Thats how image compression plays a role. Image compression helps us eliminate the information redundancy from pixels. There are various algorithm developed for compress an image. What we usually called image format, most of it tied with a certain compression method. For example JFIF/JPEG format which performs lossy compression and widely known for it’s tiny ratio.

Workaround

After knowing how image save as a compressed format, you may have guessed what the image did to the preprocessor. Yup, given those nearly uniform pics uncompressed, it could take a lot –and I really mean a lot– of space.
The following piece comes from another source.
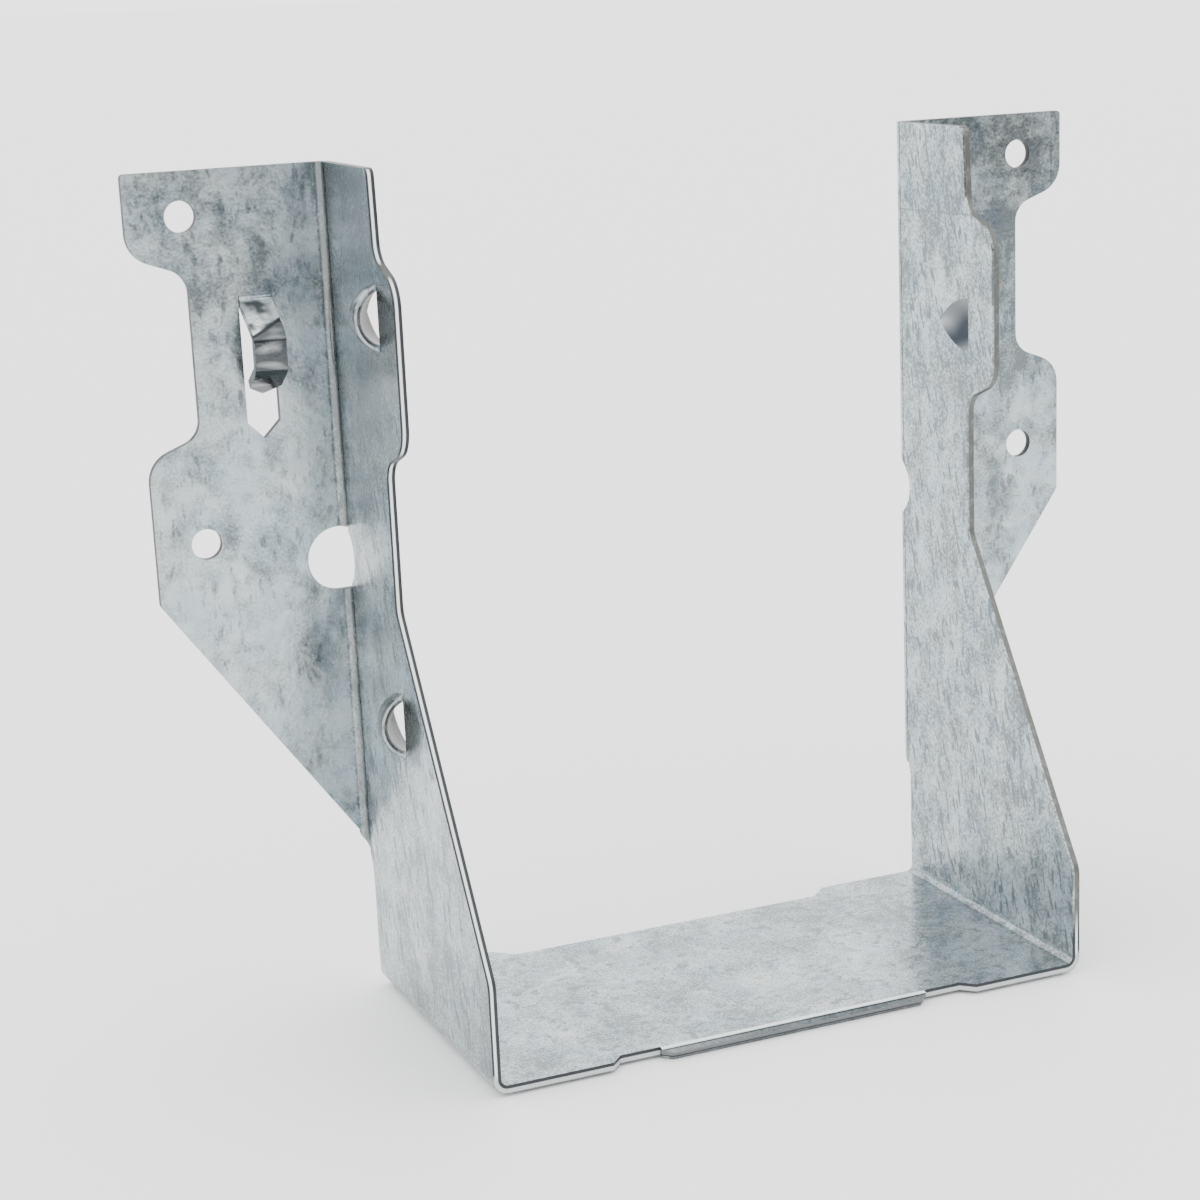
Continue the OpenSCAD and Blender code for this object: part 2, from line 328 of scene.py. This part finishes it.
def zinc_patterns(f, at):
    """Spangle, as it crystallised on the flat strip, and the short dashes and specks on it."""
    zinc = types.SimpleNamespace()
    size = 1 - at.seat * 0.35
    wander = f.noise(at.place, 260.0, 0.0, 0.5, "Color")
    strip = f.join(at.x * size, at.y * size, at.z * 0.70)
    shifted = f.vector("ADD", strip, f.vector("MULTIPLY", wander, (0.003, 0.003, 0.003)))
    zinc.clouds = f.noise(at.place, 70.0, 1.0, 0.5) - 0.5
    zinc.patches = f.noise(shifted, 210.0, 2.0, 0.5) - 0.5
    zinc.flecks = f.noise(shifted, 1000.0, 2.0, 0.6) - 0.5
    zinc.grain = f.noise(at.place, 2600.0, 0.0, 0.6) - 0.5
    zinc.dents = f.noise(at.place, 420.0, 1.0, 0.5) - 0.5
    moved = f.vector("ADD", at.place, (0.3, 0.1, 0.2))
    zinc.tint = f.noise(moved, 130.0, 2.0, 0.75) - 0.5
    # The dashes lean forwards as they run down the panels
    size = 1 - at.seat * 0.62
    lean = f.join(at.x * size, at.y * size - at.z * 0.27, at.z * 0.26)
    gaps = f.noise(at.place, 150.0, 1.0, 0.5).step(0.34, 0.56)
    zinc.dashes = f.noise(lean, 1150.0, 1.0, 0.5).step(0.57, 0.66) * gaps
    zinc.specks = f.noise(lean, 620.0, 0.0, 0.4).step(0.76, 0.82)
    return zinc


def zinc_tone(at, zinc, spangle):
    """How bright the zinc is, from dull at 0 to bright at 1, with painted reflection and shade by
    side and height.
    """
    high = at.z.step(TOP - 55.0 * MM, TOP - 20.0 * MM)
    crystals = (
        zinc.patches * (1.6 - at.seat * 0.4 + at.flange * 0.4)
        + zinc.flecks * (0.90 + at.seat * 0.35 - at.flange * 0.20)
        + zinc.dents * (0.5 + at.flange * 0.6)
    )
    fine = zinc.grain * (1.45 - at.flange * 0.6) + zinc.clouds * 0.85
    # Painted reflection and shade: the left flange lighter than the right, which darkens high up,
    # the seat a little darker, and the panels darker high up, the left one most
    flange = at.flange * (0.26 - at.right * (0.19 + 0.34 * high))
    panel = (1 - at.flange) * (0.05 + at.seat * 0.06 + high * (0.50 - 0.42 * at.right))
    dashes = zinc.dashes * (1.35 - at.flange * 0.95 - at.seat * 0.85)
    specks = zinc.specks * (0.60 - at.flange * 0.15 - at.seat * 0.35)
    band = at.flange * at.z.within(BAND_LOW, BAND_HIGH, 2.5 * MM) * (1 - at.prong) * 0.55
    return 0.56 + crystals * spangle + fine + flange - panel - dashes - specks - band


def press_marks(f, at, sizes):
    """Fine score and scratch that the press left on the inside of the right panel."""
    inner = sizes.pocket / 2
    before = at.x.step(inner - 0.3 * MM, inner)
    on_right = before * (1 - at.x.step(inner + 0.2 * MM, inner + 0.4 * MM))
    score = f.line(at.z + at.y * 0.02, SCORE_HEIGHT, 0.10 * MM)
    scratch = f.line(at.y - at.z * 0.03, SCRATCH_LINE, 0.09 * MM)
    scratch = scratch * at.z.within(TOP - 9.6 * MM, TOP - 3.0 * MM, 0.5 * MM)
    return (score * 0.45 + scratch * 0.70) * on_right


def zinc_colour(f, sizes, tone, tint):
    zinc = f.colour_mix(tint * 3.0 + 0.5, sizes.blue, sizes.warm)
    bright = f.colour_mix(1.0, zinc, BRIGHT_ZINC, "MULTIPLY")
    dull = f.colour_mix(1.0, zinc, DULL_ZINC, "MULTIPLY")
    return f.colour_mix(tone, dull, bright)


def lit_and_shaded_prong(f, at, dents):
    """Prong with a painted highlight on its rising run, painted shade on the runs below, and a
    dark painted shade line at the crease of its elbow.
    """
    crease = at.z + at.side * ELBOW_SLANT - (ELBOW_HEIGHT + PRONG_MIDDLE * ELBOW_SLANT)
    rising = crease.step(-0.1 * MM, 0.2 * MM)
    bands = f.noise(f.join(at.x * 0.25, at.y, at.z), 900.0, 0.0, 0.5) - 0.64
    glint = dents * 5.0 * rising + bands * 1.5 * (1 - rising) + rising * 0.78
    prong_light_and_shade = f.colour_mix(glint, PRONG_SHADE, PRONG_HIGHLIGHT)
    return f.colour_mix(f.line(crease, 0.0, 0.22 * MM), prong_light_and_shade, PRONG_CREASE_SHADE)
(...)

And, unless your Java heap set to several giga and EC2 instance could afford those space too, your system will definitely crash.

One of simple trick to get rid of this is read metadata of height and width separately. After we are really sure the pics don’t excess our limit, load the content using whichever lib that suits. It should be enough for now. But, you know, what really drive us to keep moving forward are problem. I’m looking forward for it.